Evidence for this can be seen in the UN Millennium Ecosystem Assessment, which found that well over 60 percent of the world’s ecosystems were transformed or degraded mainly from human activity in the past 50 years. Human demands on the world’s water supplies and water quality, climate systems, plant and animal species’ habitat, and land use are causing irreversible changes.
In simple terms, the population connection comes through the sheer numbers of people reliant on the earth’s resources to live, the scale of their activity, and their impact on the earth’s ecosystems. Resource-intensive consumption by wealthy populations (mostly but not only in developed and newly developed nations) places heavy demand on natural resources beyond the resource’s capacity to replenish itself, and in the pollutants generated from unsustainable resource use.

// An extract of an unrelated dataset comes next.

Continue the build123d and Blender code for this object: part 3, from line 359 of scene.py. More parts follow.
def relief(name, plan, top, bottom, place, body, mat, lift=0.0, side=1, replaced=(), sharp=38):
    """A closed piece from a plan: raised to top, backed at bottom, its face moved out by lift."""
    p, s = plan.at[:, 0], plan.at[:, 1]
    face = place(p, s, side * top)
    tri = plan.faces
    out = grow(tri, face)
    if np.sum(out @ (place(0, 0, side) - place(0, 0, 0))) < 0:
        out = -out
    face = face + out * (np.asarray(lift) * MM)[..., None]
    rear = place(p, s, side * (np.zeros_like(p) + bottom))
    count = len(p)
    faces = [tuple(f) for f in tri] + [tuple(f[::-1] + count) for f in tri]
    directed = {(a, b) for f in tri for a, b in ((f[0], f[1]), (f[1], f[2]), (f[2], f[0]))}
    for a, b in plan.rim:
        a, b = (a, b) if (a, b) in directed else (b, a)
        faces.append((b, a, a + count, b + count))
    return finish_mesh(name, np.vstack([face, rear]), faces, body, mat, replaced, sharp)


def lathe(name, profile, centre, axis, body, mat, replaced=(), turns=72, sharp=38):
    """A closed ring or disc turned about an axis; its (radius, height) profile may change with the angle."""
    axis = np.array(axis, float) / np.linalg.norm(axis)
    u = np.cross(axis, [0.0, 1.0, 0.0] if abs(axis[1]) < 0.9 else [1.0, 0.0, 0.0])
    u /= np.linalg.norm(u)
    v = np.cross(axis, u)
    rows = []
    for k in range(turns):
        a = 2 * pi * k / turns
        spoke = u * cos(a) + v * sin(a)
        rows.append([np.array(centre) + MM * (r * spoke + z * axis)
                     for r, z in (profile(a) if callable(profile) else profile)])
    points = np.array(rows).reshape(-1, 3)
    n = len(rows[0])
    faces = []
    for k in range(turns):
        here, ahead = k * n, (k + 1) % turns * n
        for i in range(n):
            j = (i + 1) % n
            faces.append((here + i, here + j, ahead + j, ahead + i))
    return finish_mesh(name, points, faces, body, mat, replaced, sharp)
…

A good example of the population-environmental linkages is with climate change. There is solid new evidence from the National Center for Atmospheric Research in Colorado showing that when population numbers rise, so does energy consumption, and the resulting per capita carbon dioxide (CO2) emissions that cause climate change. With the realization that world population is indeed growing more rapidly than expected, we know that on a parallel track so too will CO2 emissions and climate change.
Here, the UN report reinforces how critically important it is to address both “family planning” and “environmental resource consumption” simultaneously. Industrialized nations must curb their unsustainable per-capita energy consumption. And we must slow population growth by reducing unintended pregnancies. What experts tell us is that when women have the power to plan their families, populations grow more slowly, as do greenhouse gas emissions. The cost of providing these needed family planning services worldwide is minimal compared with other development and emissions reductions strategies – roughly $3.7 billion per year. The solution isn’t in either population or consumption, but both, simultaneously.
With our global population reaching 7 billion this year, and knowing that the number is on a “growth” rather than stabilization track, we are presented with an opportunity to take stock, and understand what it really means (i.e. where the growth is occurring, or how developed vs. developing nations contribute more to environmental impacts per capita). Even in everyday occurrences we are seeing evidence of the many forms that the population-environmental links can take, for example, in the densely populated coastal ecosystems where people are already under threat from increased incidence of climate change-induced severe weather (New Orleans/US), flooding (Mississippi/US), and sea level rise (Bangladesh). It is all around us, we just have to take notice and take action.
The new UN report sets the scene for all the hoopla around the world reaching 7 billion people, giving us a sense of urgency and credibility for addressing the issues. The big take away here is “choice”. We all have the capacity to make strategic choices that can affect population stabilization and environmental sustainability. Here are some key concepts as we make those choices:
- Youth are key target audiences as they are entering three decades as primary decision makers on both family planning and resource consumption matters for themselves and their families.
- Women-centered approaches are central because women are both disproportionately affected by environmental impacts (i.e. climate change-induced drought is uniquely affecting women in developing nations who have to walk even further for water or have to farm under increasingly drought-ravaged conditions), and are uniquely able to deliver solutions. The Kenya-based Green Belt Movement is a stellar example of highly effective women-centered solutions to key development and conservation issues.
- A comprehensive, holistic approach involving women and girls is important, including universal access to reproductive health and family planning in addition to real, permanent social, economic, educational and political opportunities for girls and women, so they can be in positions to make decisions freely.
- Let’s not forget the unique role and responsibilities the US plays in this scenario – both in checking our own high per-capita consumption, and as constituents, in urging our US government leaders to support and finance: voluntary universal access to good quality reproductive health services; programs that support girls education and women’s social, economic and political opportunities worldwide; and, environmentally sustainable practices in our own country, from the local to national levels.
We have more evidence than ever about our changing planet’s population and environmental status, now let’s take the opportunity to act on it.